Elle explique que son cheminement pour trouver sa voix au sein de la communauté autochtone l’a inspirée à trouver une façon concrète d’aider d’autres personnes comme elle en travaillant dans le domaine de la diversité et de l’inclusion. 

Selon elle, nous ne savons jamais ce que traversent les collègues que nous côtoyons chaque jour. « Nous avons tous une histoire différente et parfois, nous devons prendre le temps d’écouter pour apprendre et faire preuve de beaucoup d’empathie », souligne-t-elle. 
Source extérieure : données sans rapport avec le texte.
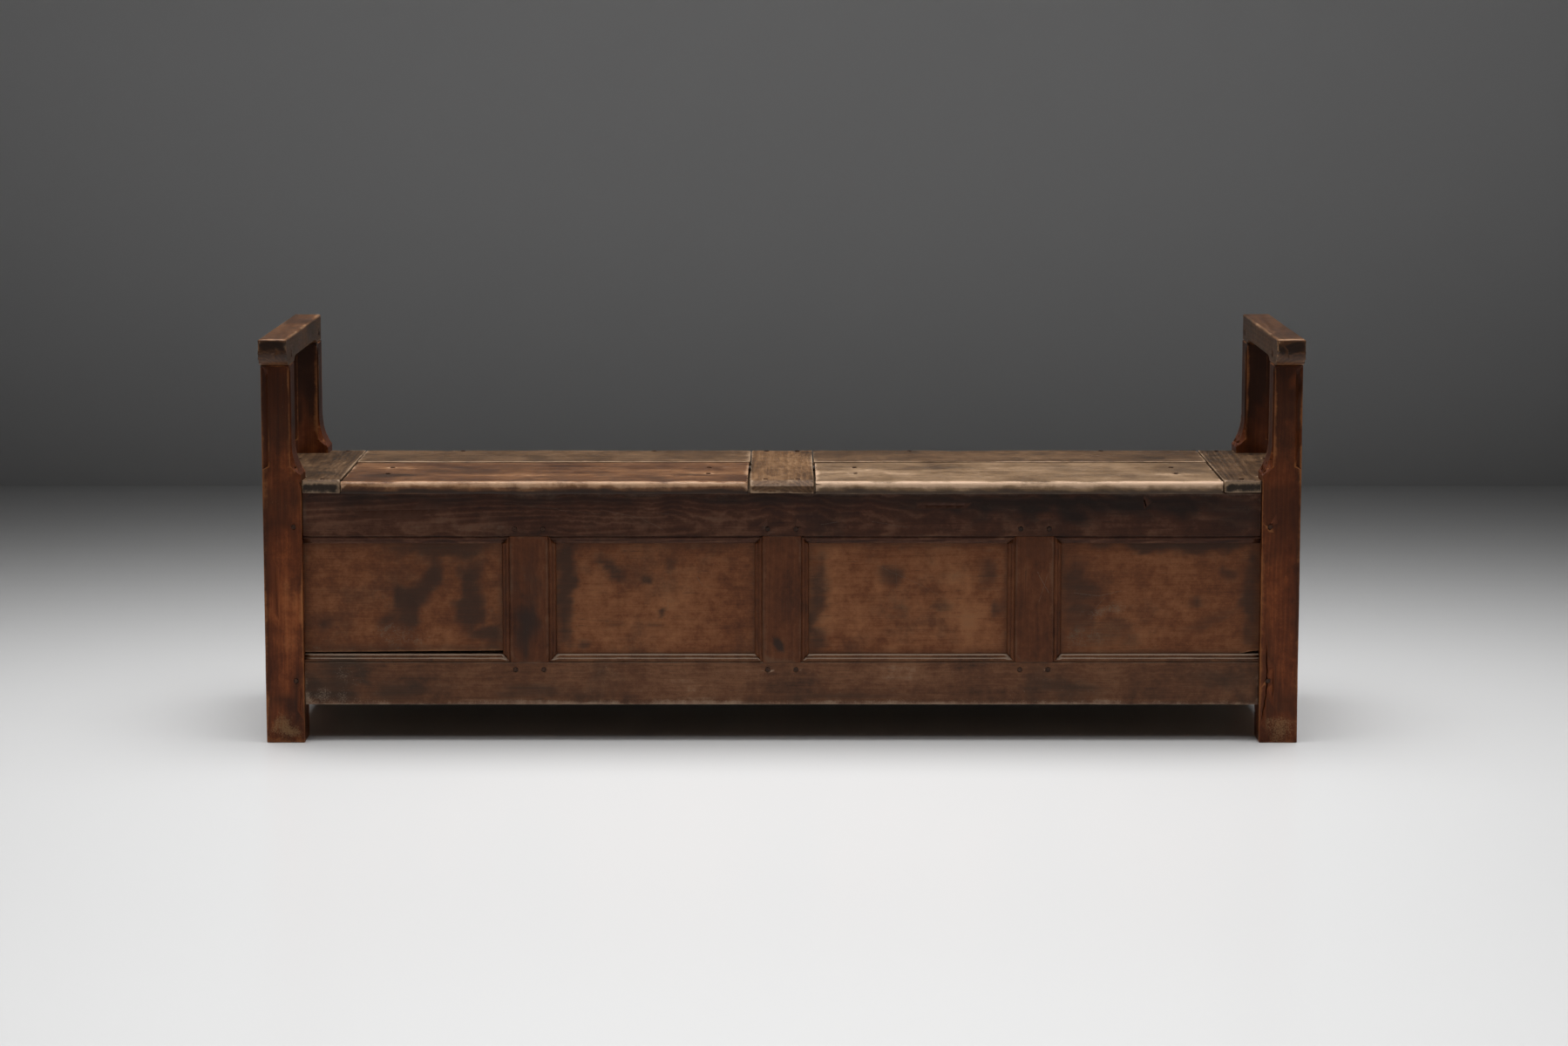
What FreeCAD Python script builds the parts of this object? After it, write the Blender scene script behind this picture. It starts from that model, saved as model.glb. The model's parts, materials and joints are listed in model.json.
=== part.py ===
import FreeCAD, Part
import math
import os
from FreeCAD import Vector

# A joined oak settle bench with a chest under its seat.
# Millimetres. The origin is on the floor, at the middle of the overall box.
# +X is to the right seen from the front, -Y is the front, +Z is up.

# Overall sizes
LENGTH = 1900.0
FRAME_DEPTH = 420.0
HEIGHT = 752.0
SEAT_TOP = 488.0

# Posts
POST_WIDTH = 71.0
POST_DEPTH = 62.0
SHAFT_WIDTH = 53.0
INNER_CHAMFER = 17.0
OUTER_CHAMFER = 13.5
COVE_TOE_RISE = 10.0
COVE_HEIGHT = 58.0
TONGUE_HEIGHT = 19.0
OUTER_STOP_RISE = 20.0
OUTER_STOP_HEIGHT = 7.0

# Arm rails
ARM_HEIGHT = 51.0
ARM_NOSE = 28.0
ARM_ARCH_RISE = 9.0
ARM_ARCH_RUN = 22.0
ARM_EDGE_ROUND = 5.0
ARM_TENON_THICK = 14.0
ARM_TENON_LONG = 40.0
ARM_TENON_HIGH = 35.0

# Front frame
RAIL_SETBACK = 12.0
RAIL_THICK = 30.0
TOP_RAIL_HEIGHT = 95.0
BOTTOM_RAIL_LOW = 69.0
BOTTOM_RAIL_HEIGHT = 94.0
MUNTIN_NAMES = ("left", "centre", "right")
MUNTIN_FLAT = 70.0
TENON_SHOULDER = 15.0
FRONT_TENON_LONG = 38.0
MUNTIN_TENON_LONG = 40.0
MUNTIN_TENON_SHOULDER = 1.0
MORTISE_SLACK = 1.0

# Stuck moulding: a bead between two quirks, then a quarter round down to the panel
MOULD_WIDTH = 15.0
MOULD_DEPTH = 9.0
QUIRK_WIDTH = 1.4
QUIRK_DEPTH = 2.6
BEAD_WIDTH = 7.0
BEAD_SUNK = 0.4
STEP_DEPTH = 4.0

# Panels and their grooves
PANEL_EDGE = 10.0
PANEL_FIELD = 5.0
PANEL_FEATHER = 20.0
PANEL_RIM = 2.0
GROOVE_DEPTH = 12.0
PANEL_ENGAGE = 10.0
SHRUNK_GAP_LEFT = 2.0
SHRUNK_GAP_RIGHT = 5.5
BROKEN_CORNER_WIDE = 34.0
BROKEN_CORNER_HIGH = 8.0
BROKEN_CORNER_STEP = 11.0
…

L’année dernière, la Banque Scotia a annoncé un don de 600 000 $ à Indspire, le plus grand organisme de bienfaisance canadien dirigé par des Autochtones, pour les Autochtones. Le but de l’organisme est d’offrir aux jeunes Inuits, Métis et des Premières Nations un accès à des ressources financières et culturelles qui permettent de surmonter les principaux obstacles à l’éducation, y compris le réseautage, le coaching et le mentorat. Ce don était un volet de ScotiaINSPIRE, une initiative de 500 millions de dollars menée sur 10 ans par la Banque pour promouvoir la résilience économique des groupes défavorisés. La Banque Scotia s’est également engagée à doubler le nombre d’Autochtones à tous les échelons d’ici 2025.